Baroness Hale stressed that focused questions, which put forward a different
explanation for certain events, ‘may help the court to do justice between the
parties’.
That ruling went unheeded by the family courts.
This is remarkable, suggesting that
the family courts operate a separate system of legal rules unaffected by fundamental
legal principles, such as the right to a fair trial and the supremacy of
judgements of the Supreme Court (the doctrine of legal precedent).
It is
perhaps not surprising that many ordinary people view the family courts as
inherently unfair.
The judge’s reason for not calling
the children was that, ‘the one question you cannot put to the child witnesses,
is “You’re lying aren’t you?”’.
So, even if they had been called, they would
not have been challenged on that basis.
The judge also said that, if they were
called, ‘I would not allow you to put the contradictions. You have got to bear
in mind the age of the children.’
But at 8, 10 and 15, these children
were not tender toddlers.
At this juncture, the judge had not even seen the
videos of the ABE interviews, nor had she watched them by the time the trial
began. So day one was spent watching them.
The Court of Appeal was very
critical of the judge’s reasons for making the findings of abuse that she did.
It said that she failed to acknowledge, or deal with, the numerous deviations
from good practice in the police interviews.
She adopted a broad-brush and
superficial approach, and failed to engage in the level of analysis that was
required.
She was wrong to treat each child’s account as corroborating the others’,
and failed to grapple with the many inconsistencies in their interviews and
earlier ‘disclosures’.
For example, the fact that D made accusations, which
differed from those of her brothers, and the fact that B made no allegations in
his interview, could not be corroborative.
Then the Court of Appeal had to
address the way that A was treated.
A has a learning disability, which was
described as ‘significant’. He had his own solicitor and a guardian. They
visited him a couple of months before the trial, to go through the evidence
with him.
A, like any client, was entitled to legal professional privilege: the
opportunity to receive legal advice in confidence.
But when the judge learned
that this meeting had taken place, she ordered the guardian to file a statement
about it.
At the meeting, A was accompanied
by a key worker named ‘G’.
A’s solicitor explained that they ‘needed a steer’
from A as to whether anything sexually inappropriate had happened to him or
not.
As the Court of Appeal noted, it was unclear what a person with a
significant learning disability would understand.
A did not respond. The
guardian noted that A seemed tense and exhausted.

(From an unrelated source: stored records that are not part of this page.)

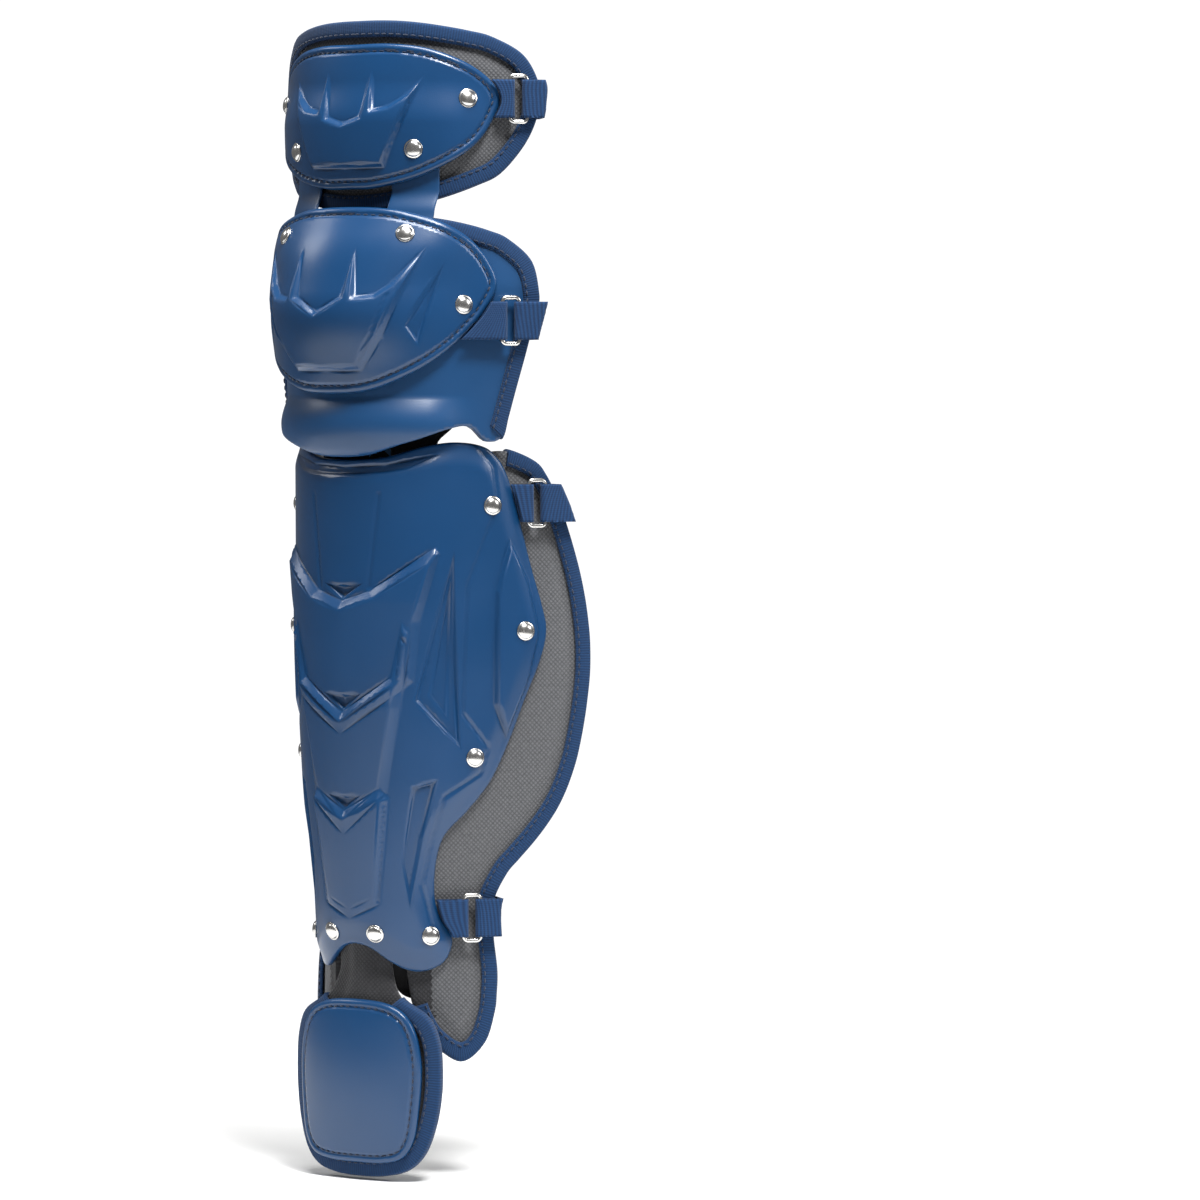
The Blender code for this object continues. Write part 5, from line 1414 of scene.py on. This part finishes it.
# %% Stage, light and camera
# name, azimuth, elevation, distance, size and watts
LAMPS = (("key_lamp", 60, 58, 2.2, 0.6, 58), ("top_lamp", 32, 80, 2.0, 1.0, 46),
         ("side_lamp", 112, 25, 2.4, 0.9, 16), ("left_lamp", -70, 40, 2.4, 0.8, 9))
FLOOR_LEVEL = -0.303
FLOOR_RADIUS = 0.9
WORLD_LIGHT, WORLD_SEEN = 0.18, 1.1


def build_stage():
    """A round pale floor; its rim melts into the white behind it."""
    mesh = bpy.data.meshes.new("floor")
    shape = bmesh.new()
    bmesh.ops.create_circle(shape, cap_ends=True, segments=96, radius=FLOOR_RADIUS)
    shape.transform(Matrix.Translation((0, 0, FLOOR_LEVEL)))
    shape.to_mesh(mesh)
    shape.free()
    floor = bpy.data.objects.new("floor", mesh)
    bpy.context.scene.collection.objects.link(floor)
    mesh.materials.append(new_material("white_paper", Roughness=0.9, Base_Color=linear("#f8f8f7"))[0])


def build_world():
    """White where the camera looks past the floor, and a weaker soft light on the guard."""
    world = bpy.data.worlds.new("studio")
    world.use_nodes = True
    tree = world.node_tree
    background = tree.nodes["Background"]
    background.inputs["Color"].default_value = linear("#fdfdfe")
    seen = add_node(tree, "ShaderNodeLightPath").outputs["Is Camera Ray"]
    strength = add_node(tree, "ShaderNodeMapRange", Value=seen, To_Min=WORLD_LIGHT, To_Max=WORLD_SEEN)
    tree.links.new(strength.outputs[0], background.inputs["Strength"])
    bpy.context.scene.world = world


def add_lamp(name, azimuth, elevation, distance, size, power):
    """An area lamp aimed at the guard from an azimuth seen from the front."""
    lamp = bpy.data.lights.new(name, "AREA")
    lamp.shape = "DISK"
    lamp.size = size
    lamp.energy = power
    turn, tilt = math.radians(azimuth), math.radians(elevation)
    away = Vector((math.sin(turn) * math.cos(tilt), -math.cos(turn) * math.cos(tilt), math.sin(tilt)))
    holder = bpy.data.objects.new(name, lamp)
    holder.location = away * distance
    holder.rotation_euler = (-away).to_track_quat("-Z", "Y").to_euler()
    bpy.context.scene.collection.objects.link(holder)


def add_camera():
    """A long lens at the photograph's angle; the guard stands left of the frame's middle."""
    azimuth, elevation, distance = math.radians(35), math.radians(2), 3.2
    frame_width, right_of_line, above_seat = 0.669, 0.1294, 0.020
    right = Vector((math.cos(azimuth), math.sin(azimuth), 0))
    forward = Vector((-math.sin(azimuth) * math.cos(elevation), math.cos(azimuth) * math.cos(elevation),
                      -math.sin(elevation)))
    camera = bpy.data.cameras.new("camera")
    camera.sensor_width = 36
    camera.lens = camera.sensor_width * distance / frame_width
    holder = bpy.data.objects.new("camera", camera)
    aim = right * right_of_line + Vector((0, 0, above_seat))
    holder.location = aim - forward * distance
    holder.rotation_euler = forward.to_track_quat("-Z", "Y").to_euler()
    bpy.context.scene.collection.objects.link(holder)
    bpy.context.scene.camera = holder


build_stage()
for lamp_row in LAMPS:
    add_lamp(*lamp_row)
build_world()
bpy.context.scene.view_settings.view_transform = "Standard"
add_camera()
print("stage: floor at", FLOOR_LEVEL)
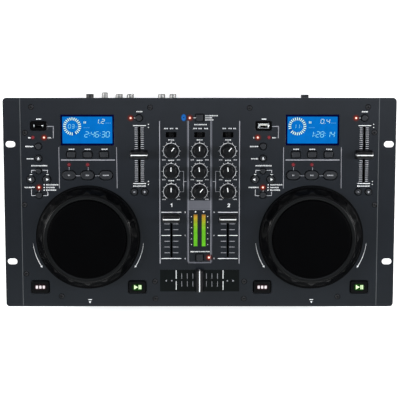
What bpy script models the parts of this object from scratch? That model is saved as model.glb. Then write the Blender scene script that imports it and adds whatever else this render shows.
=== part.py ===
"""Twin slot-in disc player with a two-channel mixer between its decks, in one rack-width body.

X runs to the right, Y to the rear and Z up, in metres. The origin lies on the surface that the
feet stand on, under the middle of the overall footprint. The pieces are laid out from an empty at
the middle of the panel's top face, so heights over the panel are positive and what hangs under it
is negative.
"""

import math

import bmesh
import bpy
from mathutils import Matrix

# Fits shared by all pieces
seat_gap = 0.0003
slide_gap = 0.0003
overrun = 0.0020
fuse_depth = 0.0006
weld_distance = 0.00006

# Top panel and body
panel_width = 0.4826
panel_depth = 0.2600
panel_thickness = 0.0020
panel_corner_radius = 0.0045
body_side_inset = 0.0212
body_front_inset = 0.0060
body_rear_inset = 0.0070
body_height = 0.0700
sheet = 0.0015
front_lip_depth = 0.0065
tab_reach = 0.0095
tab_length = 0.0120
tab_place_shares = (0.335, -0.008, -0.340)

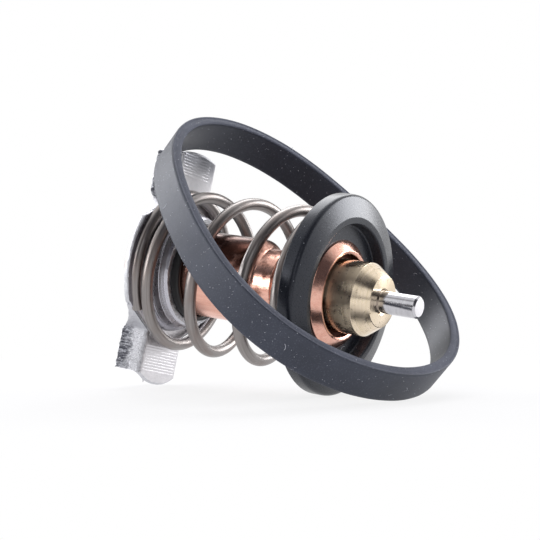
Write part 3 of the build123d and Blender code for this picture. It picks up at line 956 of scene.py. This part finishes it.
def wing_skin(up, heel, near_droop, far_droop, chin):
    """Points and faces of one wing; up is 1 for the upper wing and -1 for the lower."""
    section = section_points()
    count, rows = len(section), WING_ROWS
    points, faces = [], []
    for row in range(rows + 1):
        for near, fixed, share in section:
            droop = near_droop if near * up > 0 else far_droop
            outer = wing_end(FACE - fixed - share * (FACE - BACK), near, droop, chin)
            wing = ROOT + (outer - ROOT) * row / rows
            flared = near_at(near, wing)
            points.append((wing, flared, FACE - fixed - share * wing_depth(wing, flared, heel)))
    middle = (FACE + BACK) / 2
    for shrink in END_RINGS:
        for near, fixed, share in section:
            station = FACE - fixed - share * (FACE - BACK)
            inner = min(max(station, BACK + BEVEL), FACE - BEVEL)
            spot = middle + (inner - middle) * min(1.0, shrink / END_RINGS[0])
            droop = near_droop if near * up > 0 else far_droop
            points.append((wing_end(spot, near * shrink, droop, chin), near * shrink, spot))
    rings = len(points) // count
    for ring in range(rings - 1):
        for i in range(count):
            j = (i + 1) % count
            faces.append(
                (ring * count + i, ring * count + j, (ring + 1) * count + j, (ring + 1) * count + i)
            )
    for ring, wing in ((0, ROOT), (rings - 1, REACH)):
        centre = len(points)
        points.append((wing, 0.0, middle if ring else (FACE + HUB_BACK) / 2))
        for i in range(count):
            faces.append((ring * count + i, ring * count + (i + 1) % count, centre))
    return [(up * wing, up * near, station) for wing, near, station in points], faces


def wing_wear(own):
    """Torn on the back half of the long sides, worn elsewhere."""
    side = abs(abs(own.y) - HALF_WIDTH) < SIDE_SKIN
    if side and own.z < TORN_FRONT:
        return 0.20, 0.8
    if side:
        return 0.06, 1.2
    if own.z < BACK + 0.3:
        return 0.08, 1.2
    if own.z > FACE - 0.02:
        return 0.0, 1.0
    return 0.03, 0.8


# %% The two wings
for name, shape in WINGS.items():
    points, faces = wing_skin(**shape)
    wing = add_piece(name, points, faces, [cast_metal, sheared_metal, pressed_metal])
    finish_mesh(wing, 40)
    wear(wing, wing_wear)
    for face in wing.data.polygons:
        facing = to_own.to_3x3() @ face.normal
        if abs(facing.y) > 0.8:
            face.material_index = 1
        elif facing.z > 0.9:
            face.material_index = 2
    settle(wing, "frame_body", "frame")
    print(name, "faces:", len(wing.data.polygons))

# %% [markdown]
# The wings' faces are serrated: fine straight ribs, 0.56 mm apart, run across each.
# A rib is one low bar of a dozen sides, repeated along a line. Each is as long as the
# wing is wide there, and the round outer end makes the last ones shorter. Their rule is
# a table of math nodes too.

# %% Serrations on the wings
SERRATION = {
    "Count": 10,
    "First": 15.7,
    "Pitch": 0.56,
    "Rib half width": 0.23,
    "Rib height": 0.018,
    "Half length": 5.35,
    "Reach": 22.7,
    "Aside": 0.0,
}
tree, sizes, rib_sockets = new_tree("serration", SERRATION)
size = sizes.outputs
start = add(tree, "ShaderNodeCombineXYZ", {"X": size["First"], "Y": size["Aside"], "Z": FACE})
step = add(tree, "ShaderNodeCombineXYZ", {"X": size["Pitch"]})
steps = add(
    tree, "GeometryNodeMeshLine", {"Count": size["Count"], "Start Location": start, "Offset": step}
)
bar = add(tree, "GeometryNodeMeshCylinder", {"Vertices": 12, "Radius": 1.0, "Depth": 2.0})
rib_place = add(tree, "GeometryNodeInputPosition")
known = dict(size.items())
known["out"] = add(tree, "ShaderNodeSeparateXYZ", {"Vector": rib_place}).outputs["X"]
for name, operation, *terms in (
    ("out_squared", "MULTIPLY", "out", "out"),
    ("reach_squared", "MULTIPLY", "Reach", "Reach"),
    ("chord_squared", "SUBTRACT", "reach_squared", "out_squared"),
    ("chord", "SQRT", "chord_squared"),
    ("length", "MINIMUM", "chord", "Half length"),
):
    inputs = {i: known.get(term, term) for i, term in enumerate(terms)}
    known[name] = add(tree, "ShaderNodeMath", inputs, operation=operation)
shape = add(
    tree,
    "ShaderNodeCombineXYZ",
    {"X": size["Rib half width"], "Y": size["Rib height"], "Z": known["length"]},
)
lie = (math.radians(90), 0.0, 0.0)
ribs = add(
    tree,
    "GeometryNodeInstanceOnPoints",
    {"Points": steps, "Instance": bar, "Rotation": lie, "Scale": shape},
)
end_tree(tree, ribs, pressed_metal)

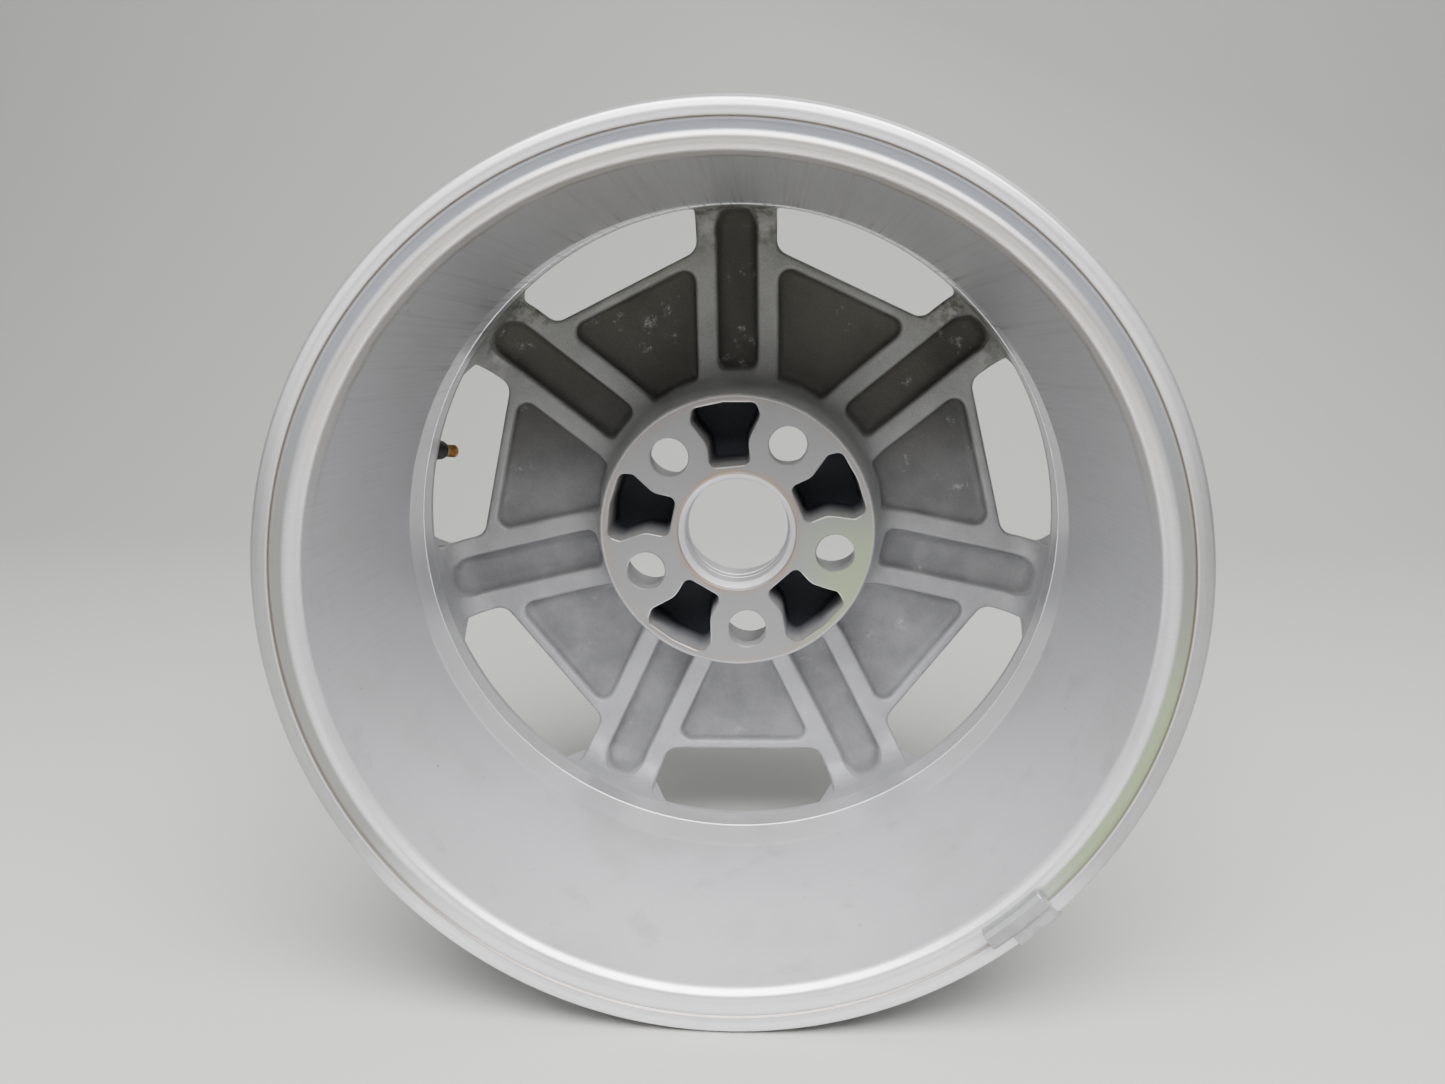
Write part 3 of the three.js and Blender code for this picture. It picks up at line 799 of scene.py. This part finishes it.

During a break, the guardian wrote
the words ‘YES’ and ‘NO’ on a piece of paper. She left it with A and his key
worker.
The key worker decided that A was too tense to pick up the pen. So she
took the pen and asked A which answer he wanted her to tick, A indicated ‘YES’.
So G ticked ‘YES’.
The Court of Appeal decided that
A’s rights to a fair trial were breached to a significant degree by all of
this.
The judge’s order for an account of his meeting with his legal team was
‘highly unusual’.
The exercise whereby G ticked ‘YES’ was evidentially dubious,
not least as A’s understanding of what he was being asked was wholly unclear.
The Court of Appeal said that the judge’s analysis of the evidence in relation
to A was ‘both confused and inadequate’.
This case is a warning of how
unfairly the system can operate when allegations of abuse surface.
It’s
unsurprising that members of the public are hesitant about making abuse
allegations.
Their confidence is unlikely to improve, unless police
investigations and legal hearings become much more rigorous.